Fyi see para 48 in the below for future reference re 10% property valuation discount for an undivided share:
"Spouses or civil partners
Spouses or civil partners are separate persons for Capital Gains Tax and their gains are to be computed separately. Where they are joint owners of a piece of land you should ask the Valuation Office Agency to value each of their undivided shares except when the valuation falls within one of the exceptions above."
That is re CGT and so is not conclusive. If this were correct re IHT then it would be an easy way to decrease each spouse's estate by 10% (compared to 100% ownership), so if that's correct why haven't I seen that simple IHT planning step mentioned anywhere (other than Aweb possibly, which is not exactly reliable re tax as we all know).
That is indeed about CGT, which is the tax that the OP is concerned about. Like you, I don't have the time or inclination to check the IHT position.
Clearly I have less time than you this morning, as I thought the question was re IHT!
I do have more time than you. I have had a look at HMRC's guidance, which seems to confirm that the 'simple planning step' would not work - which is presumably why you have seen no mention of it, here or elsewhere.
Not being an expert here it seems that the gift to daughter is at a value of 90% of Market Value to calculate CGT for parents. Can I assume daughter acquires property at 90% of MV so leaving her with a lower base value?
Without further information about the history of the property, it doesn't alter mine.
see para 7.23 et seq, especially 7.24-7.26.

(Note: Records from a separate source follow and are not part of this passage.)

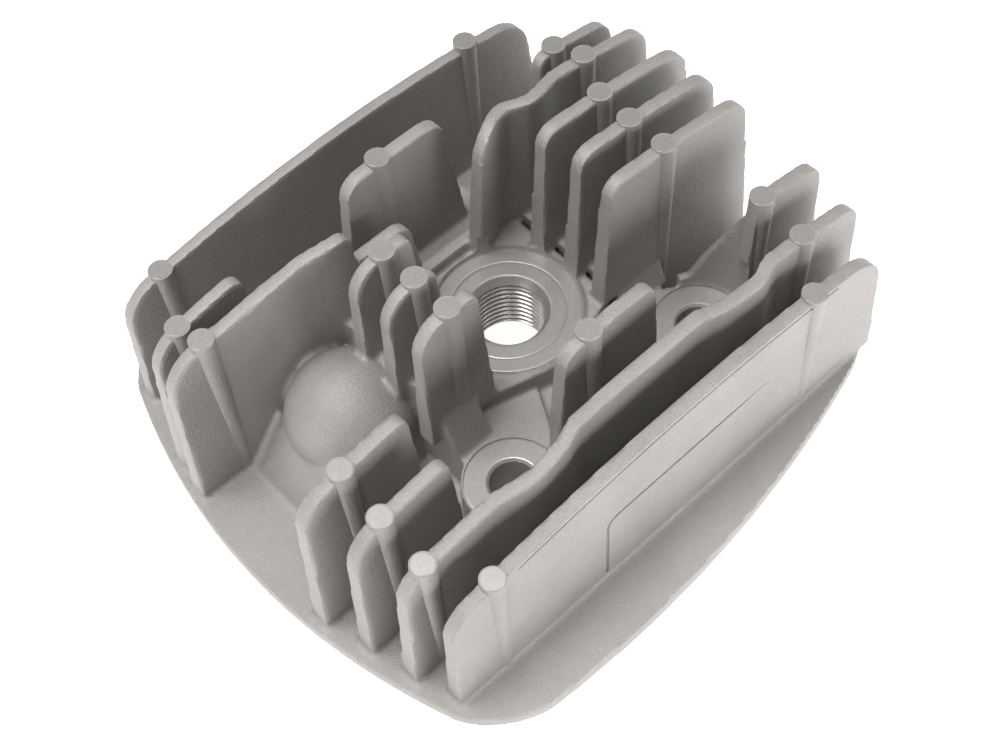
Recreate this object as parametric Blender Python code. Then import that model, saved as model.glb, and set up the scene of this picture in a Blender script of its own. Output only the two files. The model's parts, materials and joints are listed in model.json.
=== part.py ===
"""Bare air-cooled cylinder head of a small two-stroke engine.

The real head is one aluminium die casting. Here each region of the casting is its own solid:
the flange, the gasket deck, the plug boss, the stud pads, the blind boss and every cooling fin.
Frame: metres, +Z up, fins along X, gasket face on Z = 0, origin below the middle of the flange.
"""

import math

import bmesh
import bpy
from mathutils import Vector
from mathutils.geometry import convex_hull_2d

MM = 0.001

# Clearance that keeps neighbouring regions apart
GAP = 0.3 * MM

# Flange
FLANGE_LENGTH = 111.4 * MM
FLANGE_WIDTH = 103.0 * MM
FLANGE_THICKNESS = 3.0 * MM
FLANGE_CORNER = 6.0 * MM
LEFT_BULGE = 10.9 * MM
RIGHT_BULGE = 0.5 * MM
FRONT_BULGE = 5.8 * MM
BACK_BULGE = 4.6 * MM
FRONT_RIGHT_SETBACK = 11.6 * MM
BACK_RIGHT_SETBACK = 8.0 * MM
LEFT_SETBACK = 1.5 * MM

# Gasket deck and combustion chamber
DECK_THICKNESS = 4.8 * MM
DECK_RADIUS = 39.0 * MM
BORE_X = 5.5 * MM
BORE_Y = 0.0
CHAMBER_RADIUS = 20.0 * MM
CHAMBER_DEPTH = 8.0 * MM

# Stud pads
STUD_SPACING = 44.0 * MM
STUD_HOLE_RADIUS = 4.0 * MM
STUD_PAD_RADIUS = 8.2 * MM
STUD_PAD_HEIGHT = 17.2 * MM
SPOT_FACE_DEPTH = 0.3 * MM
FRONT_SPOT_FACE_RADIUS = 7.9 * MM
BACK_SPOT_FACE_RADIUS = 5.7 * MM
NUT_ROOM = 0.2 * MM

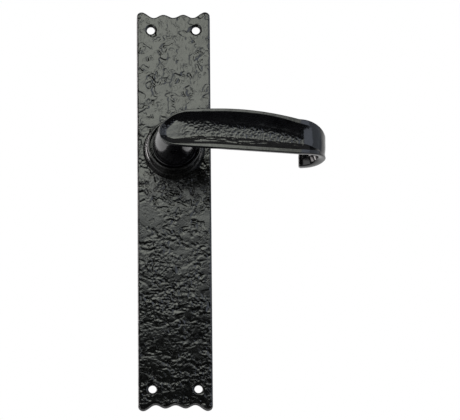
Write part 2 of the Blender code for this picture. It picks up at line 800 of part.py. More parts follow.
def build_circlip():
    """An external circlip: an open ring with an eye at each end."""
    gap = math.radians(14)
    inner, outer, eye = GROOVE_RADIUS + GAP, 9.6 * MM, 11.6 * MM
    ear = math.radians(16)
    loop = arc(eye, gap, gap + ear, 3)
    loop += arc(outer, gap + ear + 0.04, 2 * math.pi - gap - ear - 0.04, 31)
    loop += arc(eye, 2 * math.pi - gap - ear, 2 * math.pi - gap, 3)
    loop += arc(inner, 2 * math.pi - gap, gap, 31)
    loops = [loop]
    for angle in (gap + ear / 2, -gap - ear / 2):
        centre = (10 * MM * math.cos(angle), 10 * MM * math.sin(angle))
        loops.append(arc(0.6 * MM, 0, 2 * math.pi, 9, centre)[:-1])
    clip = flat_piece("circlip", loops, (2.25 * MM, 2.85 * MM), LEVER_PIVOT, SPRING_STEEL)
    clip.rotation_euler = (0, 0, -math.pi / 2)
    return clip


def spring_points():
    """The wire's middle: radial leg, coil, and an axial leg through the driver's lug."""
    turn = -(FIXED_LEG_ANGLE - LUG_ANGLE) - 2 * math.pi * COIL_WHOLE_TURNS
    count = 2 + int(abs(turn) / math.radians(20))
    angles = np.linspace(FIXED_LEG_ANGLE, FIXED_LEG_ANGLE + turn, count)
    outs = np.linspace(COIL_FRONT, COIL_BACK, count)
    coil = [
        (COIL_RADIUS * math.cos(angle), COIL_RADIUS * math.sin(angle), out)
        for angle, out in zip(angles, outs)
    ]
    fixed = [
        (radius * math.cos(FIXED_LEG_ANGLE), radius * math.sin(FIXED_LEG_ANGLE), COIL_FRONT)
        for radius in (FIXED_LEG_REACH, COIL_RADIUS + 1.3 * MM)
    ]
    x, up = COIL_RADIUS * math.cos(LUG_ANGLE), COIL_RADIUS * math.sin(LUG_ANGLE)
    moving = [(x, up, COIL_BACK - 1.4 * MM), (x, up, MOVING_LEG_TIP)]
    last = angles[-2]
    coil[-1] = (
        COIL_RADIUS * math.cos(last - math.radians(16)),
        COIL_RADIUS * math.sin(last - math.radians(16)),
        COIL_BACK,
    )
    return fixed + coil[1:] + moving


def build_return_spring():
    curve = bpy.data.curves.new("return_spring", "CURVE")
    curve.dimensions = "3D"
    curve.bevel_depth = WIRE_DIAMETER / 2
    curve.bevel_resolution = 2
    curve.use_fill_caps = True
    points = spring_points()
    spline = curve.splines.new("POLY")
    spline.points.add(len(points) - 1)
    for point, place_at in zip(spline.points, points):
        point.co = (*place_at, 1)
    return place(bpy.data.objects.new("return_spring", curve), DOOR_FACE, SPRING_STEEL)


# ---------------------------------------------------------------- assembly

backplate = build_backplate()
lever = build_lever()
build_spindle()
build_grub_screw()
build_thrust_washer()
build_neck_bush()
build_spring_driver()
build_circlip()
build_return_spring()
build_cover()
for screw_number, (screw_x, screw_up) in enumerate(cover_screw_places(), 1):
    build_cover_screw(screw_number, screw_x, screw_up)

for part in PARTS.objects:
    if part.type == "MESH":
        shade(part)
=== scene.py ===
import math
from itertools import product

import bmesh
import bpy
import numpy as np
from mathutils import Matrix, Vector
from mathutils.geometry import delaunay_2d_cdt


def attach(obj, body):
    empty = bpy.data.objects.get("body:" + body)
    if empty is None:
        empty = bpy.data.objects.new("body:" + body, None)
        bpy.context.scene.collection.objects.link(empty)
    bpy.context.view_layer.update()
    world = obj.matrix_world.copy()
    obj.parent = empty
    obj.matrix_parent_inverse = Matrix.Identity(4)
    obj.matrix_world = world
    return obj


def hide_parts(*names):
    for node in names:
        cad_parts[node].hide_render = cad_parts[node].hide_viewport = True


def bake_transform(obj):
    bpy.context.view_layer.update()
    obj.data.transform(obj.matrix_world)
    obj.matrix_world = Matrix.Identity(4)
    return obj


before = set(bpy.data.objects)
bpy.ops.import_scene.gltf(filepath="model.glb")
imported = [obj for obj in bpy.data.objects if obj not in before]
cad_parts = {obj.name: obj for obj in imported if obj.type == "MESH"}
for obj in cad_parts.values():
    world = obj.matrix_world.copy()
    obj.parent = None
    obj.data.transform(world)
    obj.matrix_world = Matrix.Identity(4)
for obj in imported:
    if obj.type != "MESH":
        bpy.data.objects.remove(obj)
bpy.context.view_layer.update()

# A black antique lever handle on a long backplate. The castings are modelled again here at a
# finer scale than in the frame, with the rough skin of the real ones. Shapes are drawn in the
# bench frame of the frame's own parts: X to the lever's side, Y up the door, Z out from the
# door. UPRIGHT turns that frame so that the handle's front faces -Y and +Z is up.

MM = 0.001
UPRIGHT = Matrix.Rotation(math.pi / 2, 4, "X")
SCENE = bpy.context.scene

ROUND_STEPS = 160
SMALL_ROUND_STEPS = 64
OVERRUN = 2 * MM
GAP = 0.3 * MM

# ---------------- noise and helpers

GRADIENTS = np.random.RandomState(7).normal(size=(256, 3))
GRADIENTS /= np.linalg.norm(GRADIENTS, axis=1)[:, None]
HASH_FACTORS = np.array([73856093, 19349663, 83492791])


def noise(points, size, seed):
    """Smooth noise from about -1 to 1 at each point, with lumps about size across."""
    scaled = np.asarray(points) / size + seed * 17.31
    cell = np.floor(scaled).astype(np.int64)
    inside = scaled - cell
    faded = inside**3 * (inside * (inside * 6 - 15) + 10)
    total = np.zeros(len(scaled))
    for corner in product((0, 1), repeat=3):
        hashed = ((cell + corner) * HASH_FACTORS).sum(axis=1) + seed * 1013
        hashed = (hashed ^ (hashed >> 13)) * 1274126177
        gradient = GRADIENTS[(hashed ^ (hashed >> 16)) & 255]
        weight = np.prod(np.where(corner, faded, 1 - faded), axis=1)
        total += weight * ((inside - corner) * gradient).sum(axis=1)
    return total * 1.7


def ease(value, low, high):
    """0 up to low, 1 from high on, and a smooth rise between."""
    share = np.clip((value - low) / (high - low), 0, 1)
    return share * share * (3 - 2 * share)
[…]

https://www.gov.uk/guidance/capital-gains-and-other-taxes-manual/section-7
But it's much more fun stopping reading when you've seen the answer you want. (And this is Aweb. I have quietly applauded the OP for engaging with this thread and not running away with the first answer. Makes a refreshing change.)
That's an an interesting point, and one that causes me to change my vote. Although I do not necessarily agree with HMRC's stance (I would argue that a CGT valuation involving a hypothetical purchaser and a hypothetical seller should follow the same route regardless of the hypothetical circumstances of disposal) one is likely to face an uphill struggle with the VOA if taking that alternative view.
When we come to sell our BTL I do not expect to discount the price otherwise obtainable by 10% just because we each own one-half, so the VOA approach does make sense. Whether there is any case law to support that, I don't know but in the meantime my vote is now for a non-discounted value.